AW: I have to think what comes to mind is I became very close to David Bar-Ilan One of my closest friends, he was an advisor to many PM, he always always was very gracious to me saying the stuff you do is good. He was an advisor to me somehow additionally, I have to think.

KWS: There’s one, I have to be really straight up and candid with you.  One of the things, Carter has said to me on at least three different occasions , one I have on tape actually, he said, “I have it on good source and authority that Begin in the Spring of 1980, spoke to the Jewish establishment in the US,” (kws) I asked, “who is the establishment, he said the Council of American Jewish Presidents, and urged my defeat in the primaries because they thought I was not going to be good enough for Israel in a second term. Now he said that to me explicitly Avi. I am not inventing it. So what I am trying to say is, is Carter right? Is this just a blind insertion, an invention by a man who under attack?

AW: You’d have to speak to Council of Presidents, and that’s as sure as heck, and they never said that to me. 

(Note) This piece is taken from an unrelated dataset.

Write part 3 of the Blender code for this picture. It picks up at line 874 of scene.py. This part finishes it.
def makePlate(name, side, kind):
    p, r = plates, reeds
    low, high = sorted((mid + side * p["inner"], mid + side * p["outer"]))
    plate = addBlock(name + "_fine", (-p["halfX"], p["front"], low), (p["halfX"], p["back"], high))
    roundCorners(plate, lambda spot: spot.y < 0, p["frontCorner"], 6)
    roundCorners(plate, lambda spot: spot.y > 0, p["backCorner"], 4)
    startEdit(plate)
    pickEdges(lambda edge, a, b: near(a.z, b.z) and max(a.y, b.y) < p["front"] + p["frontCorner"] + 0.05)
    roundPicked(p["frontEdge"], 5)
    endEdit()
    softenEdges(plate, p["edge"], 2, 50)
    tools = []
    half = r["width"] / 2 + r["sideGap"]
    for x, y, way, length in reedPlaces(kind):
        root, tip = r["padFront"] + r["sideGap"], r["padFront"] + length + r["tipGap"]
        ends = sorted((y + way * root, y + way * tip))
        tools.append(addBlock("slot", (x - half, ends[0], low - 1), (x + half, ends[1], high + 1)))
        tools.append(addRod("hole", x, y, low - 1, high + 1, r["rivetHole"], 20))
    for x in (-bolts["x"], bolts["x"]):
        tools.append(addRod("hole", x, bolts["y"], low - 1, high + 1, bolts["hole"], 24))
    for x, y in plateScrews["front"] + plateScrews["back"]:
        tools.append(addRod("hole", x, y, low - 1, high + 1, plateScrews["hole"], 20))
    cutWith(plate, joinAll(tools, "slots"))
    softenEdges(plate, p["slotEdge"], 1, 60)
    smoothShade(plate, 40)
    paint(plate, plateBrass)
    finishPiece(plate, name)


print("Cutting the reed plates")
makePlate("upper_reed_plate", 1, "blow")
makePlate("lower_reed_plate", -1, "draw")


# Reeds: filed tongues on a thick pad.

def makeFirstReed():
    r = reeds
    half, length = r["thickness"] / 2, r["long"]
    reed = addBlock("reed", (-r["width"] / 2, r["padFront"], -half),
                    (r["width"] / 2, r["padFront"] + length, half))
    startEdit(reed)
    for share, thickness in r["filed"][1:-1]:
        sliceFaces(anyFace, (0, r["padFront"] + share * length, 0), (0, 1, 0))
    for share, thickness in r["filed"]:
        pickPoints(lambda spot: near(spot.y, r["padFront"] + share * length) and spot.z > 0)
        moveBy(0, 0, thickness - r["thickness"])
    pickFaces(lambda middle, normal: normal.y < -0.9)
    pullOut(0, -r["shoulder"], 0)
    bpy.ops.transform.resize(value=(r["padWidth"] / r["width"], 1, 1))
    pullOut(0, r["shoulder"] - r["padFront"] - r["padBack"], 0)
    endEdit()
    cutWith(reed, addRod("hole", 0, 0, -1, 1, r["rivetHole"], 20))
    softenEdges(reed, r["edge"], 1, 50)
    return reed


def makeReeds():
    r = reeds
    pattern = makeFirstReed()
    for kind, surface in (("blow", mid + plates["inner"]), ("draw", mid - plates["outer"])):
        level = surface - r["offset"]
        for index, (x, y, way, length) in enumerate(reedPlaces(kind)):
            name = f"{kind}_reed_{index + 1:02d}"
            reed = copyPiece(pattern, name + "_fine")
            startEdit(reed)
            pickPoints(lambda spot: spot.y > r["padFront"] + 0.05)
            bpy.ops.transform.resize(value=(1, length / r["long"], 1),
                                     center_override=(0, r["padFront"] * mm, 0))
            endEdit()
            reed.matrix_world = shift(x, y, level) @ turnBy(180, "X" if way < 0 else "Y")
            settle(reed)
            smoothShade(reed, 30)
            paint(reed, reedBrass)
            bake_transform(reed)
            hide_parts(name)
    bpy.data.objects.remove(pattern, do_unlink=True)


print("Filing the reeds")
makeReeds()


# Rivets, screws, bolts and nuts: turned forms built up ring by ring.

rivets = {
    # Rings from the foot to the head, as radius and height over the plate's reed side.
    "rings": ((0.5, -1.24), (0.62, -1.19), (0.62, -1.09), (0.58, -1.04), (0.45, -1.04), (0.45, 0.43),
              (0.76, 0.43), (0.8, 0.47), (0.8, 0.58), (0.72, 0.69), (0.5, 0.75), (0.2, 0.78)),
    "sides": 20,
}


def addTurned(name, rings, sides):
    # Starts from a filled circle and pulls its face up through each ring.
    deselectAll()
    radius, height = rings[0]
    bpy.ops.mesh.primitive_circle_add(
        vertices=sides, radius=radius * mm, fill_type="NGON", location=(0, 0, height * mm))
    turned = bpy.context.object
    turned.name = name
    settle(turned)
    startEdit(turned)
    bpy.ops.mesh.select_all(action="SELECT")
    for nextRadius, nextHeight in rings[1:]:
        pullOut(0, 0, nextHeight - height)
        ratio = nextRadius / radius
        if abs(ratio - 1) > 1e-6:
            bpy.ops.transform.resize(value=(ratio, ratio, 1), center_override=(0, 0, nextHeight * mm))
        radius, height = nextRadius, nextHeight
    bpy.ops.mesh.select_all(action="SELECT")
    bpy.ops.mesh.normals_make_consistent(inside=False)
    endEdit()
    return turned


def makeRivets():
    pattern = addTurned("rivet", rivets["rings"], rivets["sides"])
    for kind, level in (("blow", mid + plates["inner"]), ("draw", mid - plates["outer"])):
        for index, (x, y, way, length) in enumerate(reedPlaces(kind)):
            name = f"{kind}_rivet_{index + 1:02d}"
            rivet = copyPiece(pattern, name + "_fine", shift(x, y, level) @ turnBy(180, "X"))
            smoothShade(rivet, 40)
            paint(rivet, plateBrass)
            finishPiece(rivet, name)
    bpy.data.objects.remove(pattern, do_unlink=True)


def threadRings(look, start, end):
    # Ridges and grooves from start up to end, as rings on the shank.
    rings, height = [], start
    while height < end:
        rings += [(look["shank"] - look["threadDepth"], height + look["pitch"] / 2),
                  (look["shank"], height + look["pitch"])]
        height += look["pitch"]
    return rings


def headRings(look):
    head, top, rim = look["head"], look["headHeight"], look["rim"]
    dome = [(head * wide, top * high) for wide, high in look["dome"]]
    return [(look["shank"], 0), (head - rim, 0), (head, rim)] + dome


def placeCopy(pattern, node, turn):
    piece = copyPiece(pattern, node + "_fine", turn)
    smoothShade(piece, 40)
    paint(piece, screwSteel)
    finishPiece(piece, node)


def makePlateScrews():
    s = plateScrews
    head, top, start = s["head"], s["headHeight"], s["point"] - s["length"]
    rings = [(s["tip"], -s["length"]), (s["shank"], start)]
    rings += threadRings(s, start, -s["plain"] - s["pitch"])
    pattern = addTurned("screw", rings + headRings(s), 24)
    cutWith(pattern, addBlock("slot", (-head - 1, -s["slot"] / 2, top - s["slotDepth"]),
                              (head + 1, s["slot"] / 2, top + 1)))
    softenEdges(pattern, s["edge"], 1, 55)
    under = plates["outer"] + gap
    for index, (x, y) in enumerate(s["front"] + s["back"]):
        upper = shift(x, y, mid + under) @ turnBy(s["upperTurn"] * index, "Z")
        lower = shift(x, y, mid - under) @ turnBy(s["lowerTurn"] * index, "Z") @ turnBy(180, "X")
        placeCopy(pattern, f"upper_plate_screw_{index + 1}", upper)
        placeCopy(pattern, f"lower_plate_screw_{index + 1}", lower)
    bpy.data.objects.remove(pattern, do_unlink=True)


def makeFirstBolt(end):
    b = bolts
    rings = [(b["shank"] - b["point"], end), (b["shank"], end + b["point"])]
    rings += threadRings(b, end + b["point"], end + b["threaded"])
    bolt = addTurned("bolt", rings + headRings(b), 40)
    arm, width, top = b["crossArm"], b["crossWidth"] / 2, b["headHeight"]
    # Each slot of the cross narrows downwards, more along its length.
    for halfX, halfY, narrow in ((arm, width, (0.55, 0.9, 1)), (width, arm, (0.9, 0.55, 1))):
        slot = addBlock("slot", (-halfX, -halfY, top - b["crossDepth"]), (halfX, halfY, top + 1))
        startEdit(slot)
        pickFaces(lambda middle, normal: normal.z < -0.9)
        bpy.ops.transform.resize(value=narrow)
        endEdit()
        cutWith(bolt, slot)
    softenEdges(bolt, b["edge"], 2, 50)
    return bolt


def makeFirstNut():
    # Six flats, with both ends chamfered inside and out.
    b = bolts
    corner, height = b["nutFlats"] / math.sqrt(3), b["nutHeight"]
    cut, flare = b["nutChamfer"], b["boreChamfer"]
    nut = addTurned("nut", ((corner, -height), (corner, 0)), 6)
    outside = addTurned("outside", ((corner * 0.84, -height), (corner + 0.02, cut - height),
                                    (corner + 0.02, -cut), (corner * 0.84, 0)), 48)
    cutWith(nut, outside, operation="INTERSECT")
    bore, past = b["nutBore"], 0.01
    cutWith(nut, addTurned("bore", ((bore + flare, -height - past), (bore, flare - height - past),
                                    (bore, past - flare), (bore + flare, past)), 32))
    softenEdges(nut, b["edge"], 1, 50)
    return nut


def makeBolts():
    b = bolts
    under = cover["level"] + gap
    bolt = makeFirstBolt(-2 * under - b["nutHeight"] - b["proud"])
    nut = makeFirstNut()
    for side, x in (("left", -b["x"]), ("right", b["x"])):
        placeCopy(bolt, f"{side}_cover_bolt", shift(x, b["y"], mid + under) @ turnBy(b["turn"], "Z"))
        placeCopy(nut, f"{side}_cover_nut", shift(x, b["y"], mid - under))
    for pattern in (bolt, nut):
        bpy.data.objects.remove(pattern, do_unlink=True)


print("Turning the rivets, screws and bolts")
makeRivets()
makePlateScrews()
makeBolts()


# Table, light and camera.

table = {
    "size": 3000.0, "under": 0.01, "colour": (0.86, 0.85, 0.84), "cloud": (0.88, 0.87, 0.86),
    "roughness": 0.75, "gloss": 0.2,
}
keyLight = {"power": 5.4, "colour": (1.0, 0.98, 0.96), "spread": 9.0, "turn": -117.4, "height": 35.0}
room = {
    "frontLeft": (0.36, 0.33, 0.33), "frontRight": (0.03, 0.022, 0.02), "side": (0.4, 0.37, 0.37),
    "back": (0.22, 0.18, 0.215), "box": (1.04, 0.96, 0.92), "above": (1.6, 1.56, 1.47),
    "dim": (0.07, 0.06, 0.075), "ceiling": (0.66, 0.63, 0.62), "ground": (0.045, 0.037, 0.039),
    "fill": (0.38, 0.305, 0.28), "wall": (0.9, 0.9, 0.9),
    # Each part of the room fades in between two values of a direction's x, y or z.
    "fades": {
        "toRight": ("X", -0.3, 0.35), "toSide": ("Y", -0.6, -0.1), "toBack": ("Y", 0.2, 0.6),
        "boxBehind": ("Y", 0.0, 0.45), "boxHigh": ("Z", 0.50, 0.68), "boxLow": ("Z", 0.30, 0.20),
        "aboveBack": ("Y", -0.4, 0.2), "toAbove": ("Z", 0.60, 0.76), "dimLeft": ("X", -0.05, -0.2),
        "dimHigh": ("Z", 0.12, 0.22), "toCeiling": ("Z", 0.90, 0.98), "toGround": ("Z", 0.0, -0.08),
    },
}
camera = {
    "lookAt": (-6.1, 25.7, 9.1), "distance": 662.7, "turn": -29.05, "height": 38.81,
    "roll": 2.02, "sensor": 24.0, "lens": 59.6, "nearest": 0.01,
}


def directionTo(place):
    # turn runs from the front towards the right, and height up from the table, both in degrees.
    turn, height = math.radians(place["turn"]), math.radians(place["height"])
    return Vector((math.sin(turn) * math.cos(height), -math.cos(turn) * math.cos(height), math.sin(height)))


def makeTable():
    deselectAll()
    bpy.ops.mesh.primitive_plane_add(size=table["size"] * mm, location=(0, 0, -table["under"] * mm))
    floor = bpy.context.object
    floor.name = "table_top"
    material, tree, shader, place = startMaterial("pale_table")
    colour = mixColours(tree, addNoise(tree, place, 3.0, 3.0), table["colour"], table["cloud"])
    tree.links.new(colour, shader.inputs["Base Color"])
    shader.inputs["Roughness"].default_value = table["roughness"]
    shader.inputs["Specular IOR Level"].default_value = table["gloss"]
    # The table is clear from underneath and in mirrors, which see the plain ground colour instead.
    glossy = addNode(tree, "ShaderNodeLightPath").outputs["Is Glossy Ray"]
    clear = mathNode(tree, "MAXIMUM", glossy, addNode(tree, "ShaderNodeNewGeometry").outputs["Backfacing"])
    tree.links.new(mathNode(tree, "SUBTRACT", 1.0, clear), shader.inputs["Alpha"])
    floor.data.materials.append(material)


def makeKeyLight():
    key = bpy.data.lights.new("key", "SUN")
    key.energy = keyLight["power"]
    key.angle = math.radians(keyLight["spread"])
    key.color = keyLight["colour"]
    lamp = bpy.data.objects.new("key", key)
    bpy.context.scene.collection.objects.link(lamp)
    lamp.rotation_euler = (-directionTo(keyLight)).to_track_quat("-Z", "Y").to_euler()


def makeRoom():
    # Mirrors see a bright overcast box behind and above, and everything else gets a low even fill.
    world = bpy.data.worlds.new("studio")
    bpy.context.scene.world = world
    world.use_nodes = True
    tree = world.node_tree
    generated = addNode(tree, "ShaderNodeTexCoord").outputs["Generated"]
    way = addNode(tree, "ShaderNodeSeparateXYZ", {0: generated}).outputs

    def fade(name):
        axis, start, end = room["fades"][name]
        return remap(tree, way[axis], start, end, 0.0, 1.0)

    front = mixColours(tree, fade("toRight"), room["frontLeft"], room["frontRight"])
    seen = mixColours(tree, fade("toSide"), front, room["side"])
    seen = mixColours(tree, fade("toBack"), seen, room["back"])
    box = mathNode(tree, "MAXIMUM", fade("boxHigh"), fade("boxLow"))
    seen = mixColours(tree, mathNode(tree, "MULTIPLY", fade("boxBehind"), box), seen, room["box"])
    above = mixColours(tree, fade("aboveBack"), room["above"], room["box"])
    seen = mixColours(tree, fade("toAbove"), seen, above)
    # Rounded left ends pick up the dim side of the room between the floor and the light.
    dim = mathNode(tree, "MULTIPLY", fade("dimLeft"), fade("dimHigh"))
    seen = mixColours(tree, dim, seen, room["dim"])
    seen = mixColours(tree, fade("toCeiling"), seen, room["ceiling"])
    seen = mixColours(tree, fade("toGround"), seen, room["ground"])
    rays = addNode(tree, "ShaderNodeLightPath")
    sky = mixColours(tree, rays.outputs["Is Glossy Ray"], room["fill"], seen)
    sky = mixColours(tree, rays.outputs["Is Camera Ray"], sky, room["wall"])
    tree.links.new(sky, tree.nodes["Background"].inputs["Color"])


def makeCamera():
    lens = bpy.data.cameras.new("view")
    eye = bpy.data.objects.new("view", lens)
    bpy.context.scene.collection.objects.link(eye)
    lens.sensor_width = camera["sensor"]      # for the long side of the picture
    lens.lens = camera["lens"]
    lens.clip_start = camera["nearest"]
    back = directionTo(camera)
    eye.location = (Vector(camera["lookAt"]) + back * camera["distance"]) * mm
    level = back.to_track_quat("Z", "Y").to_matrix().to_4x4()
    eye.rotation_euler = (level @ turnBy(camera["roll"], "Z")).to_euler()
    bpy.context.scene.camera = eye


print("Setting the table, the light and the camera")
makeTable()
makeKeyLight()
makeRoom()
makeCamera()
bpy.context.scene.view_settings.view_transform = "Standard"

KWS: But Yossi Ben Aharon was your neighbor.

AW: that is correct.

KWS:  Let me put it differently, you did not need Yossi as your neighbor to organize a National Committee to Defeat Carter. That is my point. Like, Carter did not need money from the Arab sources to write the book. PPNA (Palestine Peace Not Apartheid). 

AW: Is that true?

KWS: I said, “He did not need to take money from Arab sources to write PPNA.”

AW: I would take it a step further. The Israeli’s could have told me that we do not want Carter. It would not have made a difference. Because the Israelis have to say what they have to say. They are countless examples, of how the Israelis were wrong in their foreign policy. So here, this is actually very well done. 

——————-

AW: This is a terrific letter. Well Gerry is very, this got a lot of weight. Its got it ll over. I don’t have all the articles 

KWS: has someone written about this organization at all?

AW: Jerry can give you the chapter and verse.

KWS: You’ll have to give me your phone #. What of this can you provide or contacts?

AW: all of it, I’ll give you all of it.